I know I'm being vague about Thea's past, because this is a big part of what makes the plot so amazing. I don't want to spoil it. Suffice to say, what the Duke of Anselm thought was a marriage of convenience, turned out to be the most inconvenient thing to happen to him. I have to give Noah plus points for how graciously he reacted to the situation, and how kindly he proceeded from the point.
There are actually two disasters in this story: even without the vital information that Thea fails to tell Noah, there's this other one: from the very first chapter, Burrowes establishes how very pragmatic and objective our hero and heroine both are. They knew they were entering into an arrangement and had not expected emotions of any kind to be involved. Imagine their surprise (and chagrin) when they discover how well-matched they are, and how passionate their relationship becomes.
"...Then too, I like Lady Thea." Which Noah probably should not have admitted in present company. "But not too much."
"That's promising." Meech topped up his own drink, his tolerance for spirits being legendary among the college boys. "Does she like you?"
"She's willing to tolerate me," Noah said, opening a gold snuffbox on the mantel and catching a whiff of cinnamon, of all the nancy affectations. "The female who likes me has yet to be born to the human species."
- loc 222 to 231
* * *
When had his ducal priorities shifted from endless duty to marital joy?
This was not husbandly insecurity or a manly whatever.
This was a husband falling in love with his brand-new wife.
This was a man, for the first and only time in his busy, self-important, and oddly beleaguered and lonely life, falling in love with a woman.
And hoping like hell she could someday love him back.
- loc 3800 to 3809
Finally, many of Grace Burrowes's stories features a "running joke" -- in The Heir, it was lemonade.
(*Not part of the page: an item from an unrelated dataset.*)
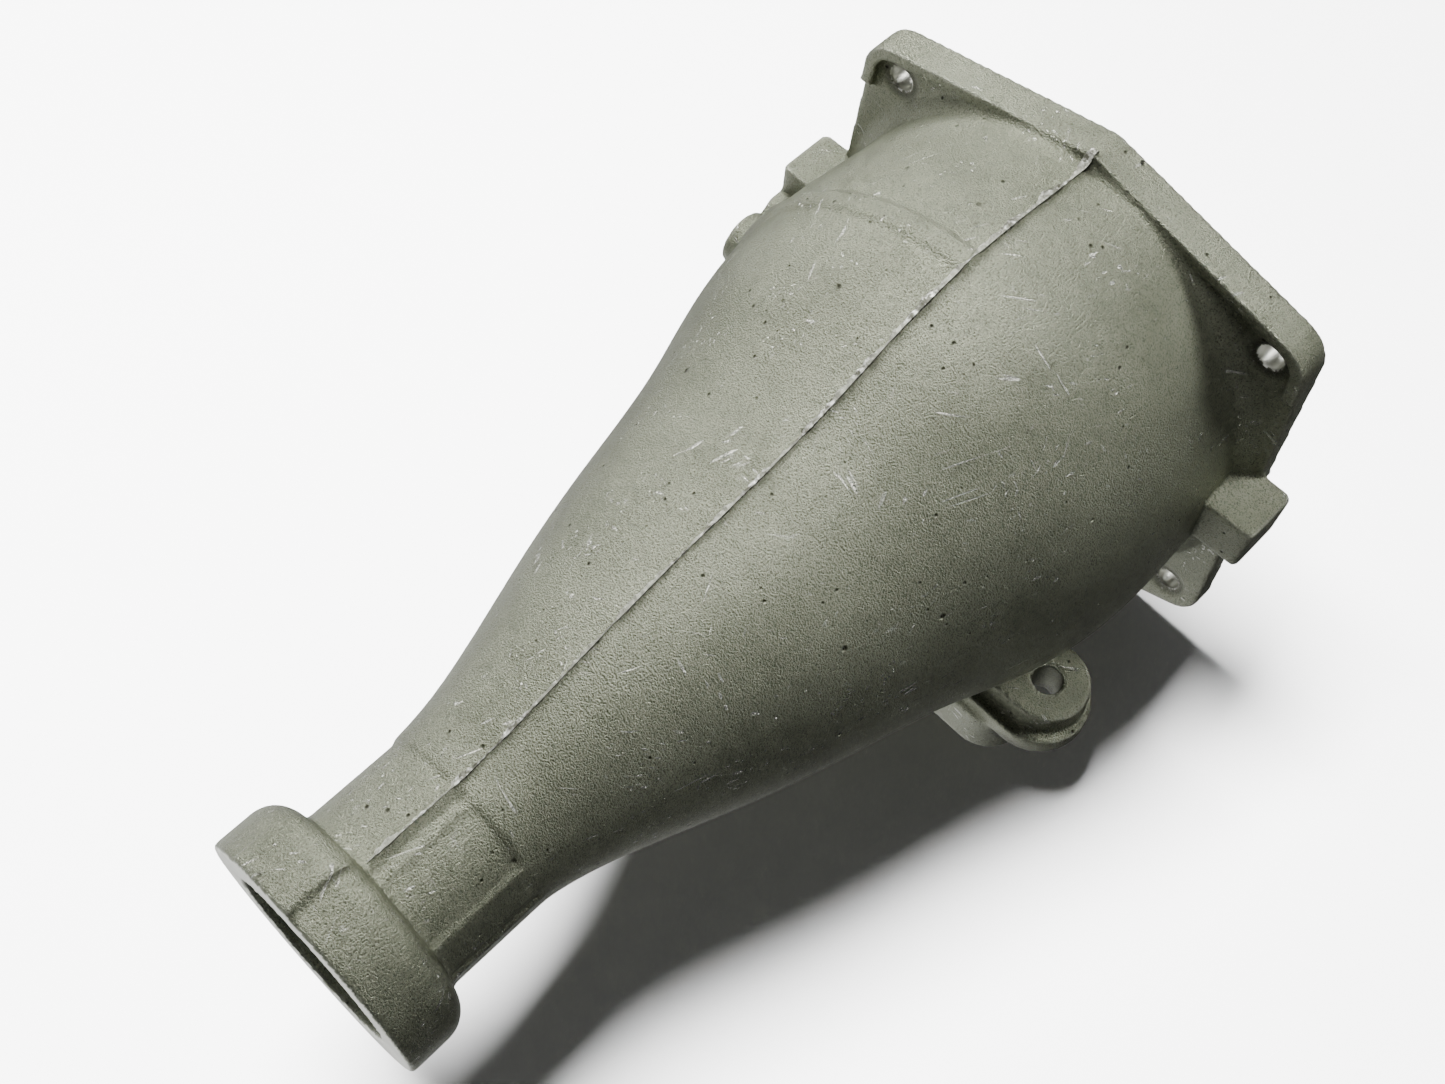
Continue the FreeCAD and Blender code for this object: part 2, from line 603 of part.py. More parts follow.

In The Duke's Disaster, it's chocolate (and the idea of doting). I really, really love this moment about chocolate -- and would love to see this printed on a t-shirt:
"Quiet," Evvie ordered, butter knife poised. "Is this a holy moment?"
"All science is holy," Erikson said. "Particularly when chocolate is involved, and such good Dutch cocoa in the chocolate too."
- loc 2247
The Duke's Disaster is related to Grace Burrowes's upcoming The True Gentlemen/Rogues in Love(?)** series and will be released on April 7, 2015. To find out more about Grace Burrowes and her books, click below:
Disclosure: I requested this ARC through Netgalley. Thank you to Sourcebooks Casablanca and to Grace Burrowes for the opportunity. Yes, this is an honest review.
*Apologies to Jane Austen and Pride and Prejudice.
**In the Connected Books section of Grace Burrowes's website, the series is called "The True Gentlemen" series, but, in the individual pages for each book (with excerpts!), the series is called "Rogues in Love".